**THE EXERCISE:**
Print each line exactly as it is given.

**SUPPLIED DATA:**
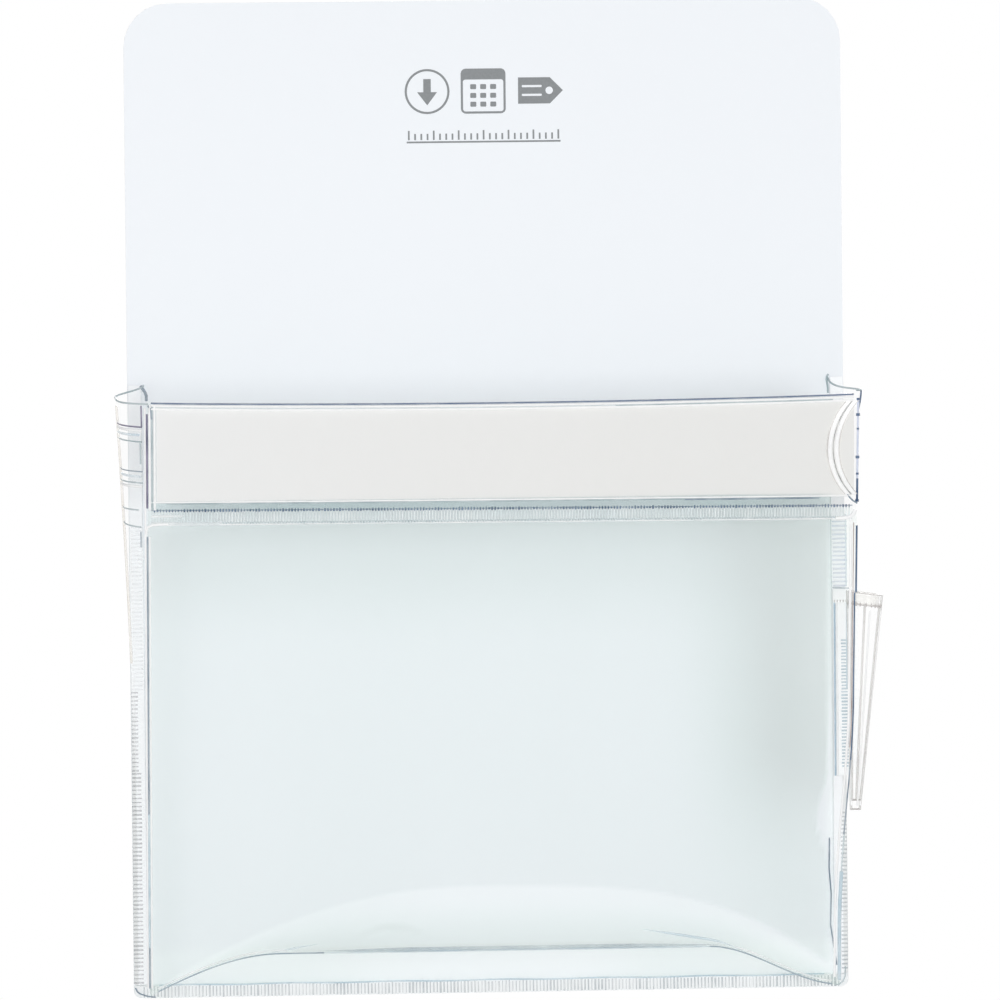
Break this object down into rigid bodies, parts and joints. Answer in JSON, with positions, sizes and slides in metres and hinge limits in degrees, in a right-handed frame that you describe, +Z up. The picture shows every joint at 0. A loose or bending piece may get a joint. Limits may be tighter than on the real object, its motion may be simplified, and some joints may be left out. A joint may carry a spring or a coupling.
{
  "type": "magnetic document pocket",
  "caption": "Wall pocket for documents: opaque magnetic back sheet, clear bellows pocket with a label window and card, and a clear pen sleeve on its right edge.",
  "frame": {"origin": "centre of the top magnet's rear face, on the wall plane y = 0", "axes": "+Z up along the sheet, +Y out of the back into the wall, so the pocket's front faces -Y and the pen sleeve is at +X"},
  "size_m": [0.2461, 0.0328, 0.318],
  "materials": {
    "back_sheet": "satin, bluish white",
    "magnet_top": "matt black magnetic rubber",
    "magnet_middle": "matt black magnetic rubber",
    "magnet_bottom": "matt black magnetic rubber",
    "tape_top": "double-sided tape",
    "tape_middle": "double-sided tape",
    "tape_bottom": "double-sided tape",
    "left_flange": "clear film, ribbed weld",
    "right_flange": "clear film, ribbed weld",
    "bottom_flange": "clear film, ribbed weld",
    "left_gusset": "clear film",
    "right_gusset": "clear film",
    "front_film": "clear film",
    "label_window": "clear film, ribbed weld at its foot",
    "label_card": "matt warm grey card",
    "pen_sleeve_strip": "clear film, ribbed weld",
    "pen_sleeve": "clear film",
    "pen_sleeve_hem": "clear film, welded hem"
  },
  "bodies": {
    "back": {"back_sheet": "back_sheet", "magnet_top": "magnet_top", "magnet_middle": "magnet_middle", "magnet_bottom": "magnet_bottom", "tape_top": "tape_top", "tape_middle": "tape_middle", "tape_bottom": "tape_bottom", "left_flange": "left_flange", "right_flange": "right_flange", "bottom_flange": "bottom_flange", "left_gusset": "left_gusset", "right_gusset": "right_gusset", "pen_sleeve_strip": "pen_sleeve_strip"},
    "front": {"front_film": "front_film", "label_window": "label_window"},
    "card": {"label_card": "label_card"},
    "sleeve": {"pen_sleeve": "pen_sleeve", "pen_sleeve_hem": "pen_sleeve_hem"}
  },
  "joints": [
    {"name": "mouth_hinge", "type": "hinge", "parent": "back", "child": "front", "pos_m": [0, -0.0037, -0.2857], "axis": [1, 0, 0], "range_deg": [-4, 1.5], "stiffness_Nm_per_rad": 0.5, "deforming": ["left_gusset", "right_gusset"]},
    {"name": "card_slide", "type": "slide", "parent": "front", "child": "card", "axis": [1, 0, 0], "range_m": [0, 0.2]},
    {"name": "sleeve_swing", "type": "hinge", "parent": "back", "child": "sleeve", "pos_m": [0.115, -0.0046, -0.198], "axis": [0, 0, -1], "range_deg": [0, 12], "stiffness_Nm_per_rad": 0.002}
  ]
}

**RESPONSE FOR THIS EXERCISE:**
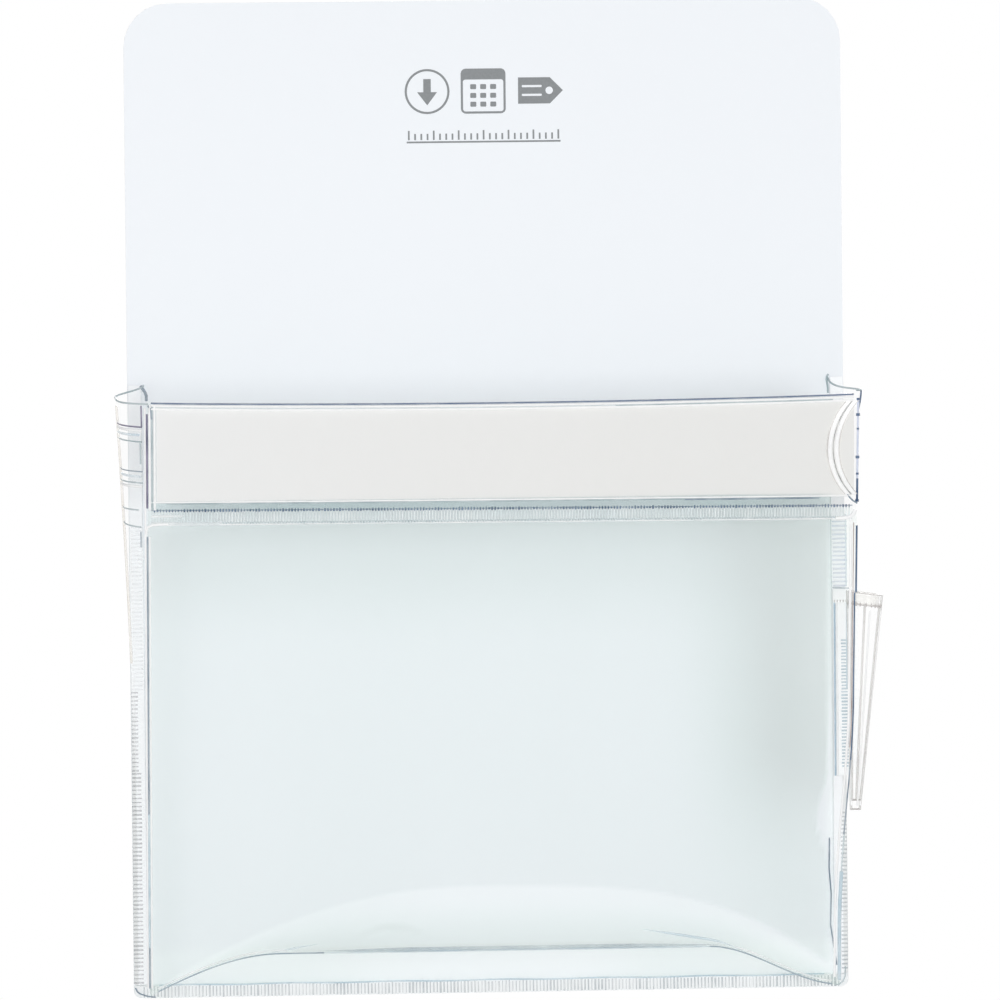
Break this object down into rigid bodies, parts and joints. Answer in JSON, with positions, sizes and slides in metres and hinge limits in degrees, in a right-handed frame that you describe, +Z up. The picture shows every joint at 0. A loose or bending piece may get a joint. Limits may be tighter than on the real object, its motion may be simplified, and some joints may be left out. A joint may carry a spring or a coupling.
{
  "type": "magnetic document pocket",
  "caption": "Wall pocket for documents: opaque magnetic back sheet, clear bellows pocket with a label window and card, and a clear pen sleeve on its right edge.",
  "frame": {"origin": "centre of the top magnet's rear face, on the wall plane y = 0", "axes": "+Z up along the sheet, +Y out of the back into the wall, so the pocket's front faces -Y and the pen sleeve is at +X"},
  "size_m": [0.2461, 0.0328, 0.318],
  "materials": {
    "back_sheet": "satin, bluish white",
    "magnet_top": "matt black magnetic rubber",
    "magnet_middle": "matt black magnetic rubber",
    "magnet_bottom": "matt black magnetic rubber",
    "tape_top": "double-sided tape",
    "tape_middle": "double-sided tape",
    "tape_bottom": "double-sided tape",
    "left_flange": "clear film, ribbed weld",
    "right_flange": "clear film, ribbed weld",
    "bottom_flange": "clear film, ribbed weld",
    "left_gusset": "clear film",
    "right_gusset": "clear film",
    "front_film": "clear film",
    "label_window": "clear film, ribbed weld at its foot",
    "label_card": "matt warm grey card",
    "pen_sleeve_strip": "clear film, ribbed weld",
    "pen_sleeve": "clear film",
    "pen_sleeve_hem": "clear film, welded hem"
  },
  "bodies": {
    "back": {"back_sheet": "back_sheet", "magnet_top": "magnet_top", "magnet_middle": "magnet_middle", "magnet_bottom": "magnet_bottom", "tape_top": "tape_top", "tape_middle": "tape_middle", "tape_bottom": "tape_bottom", "left_flange": "left_flange", "right_flange": "right_flange", "bottom_flange": "bottom_flange", "left_gusset": "left_gusset", "right_gusset": "right_gusset", "pen_sleeve_strip": "pen_sleeve_strip"},
    "front": {"front_film": "front_film", "label_window": "label_window"},
    "card": {"label_card": "label_card"},
    "sleeve": {"pen_sleeve": "pen_sleeve", "pen_sleeve_hem": "pen_sleeve_hem"}
  },
  "joints": [
    {"name": "mouth_hinge", "type": "hinge", "parent": "back", "child": "front", "pos_m": [0, -0.0037, -0.2857], "axis": [1, 0, 0], "range_deg": [-4, 1.5], "stiffness_Nm_per_rad": 0.5, "deforming": ["left_gusset", "right_gusset"]},
    {"name": "card_slide", "type": "slide", "parent": "front", "child": "card", "axis": [1, 0, 0], "range_m": [0, 0.2]},
    {"name": "sleeve_swing", "type": "hinge", "parent": "back", "child": "sleeve", "pos_m": [0.115, -0.0046, -0.198], "axis": [0, 0, -1], "range_deg": [0, 12], "stiffness_Nm_per_rad": 0.002}
  ]
}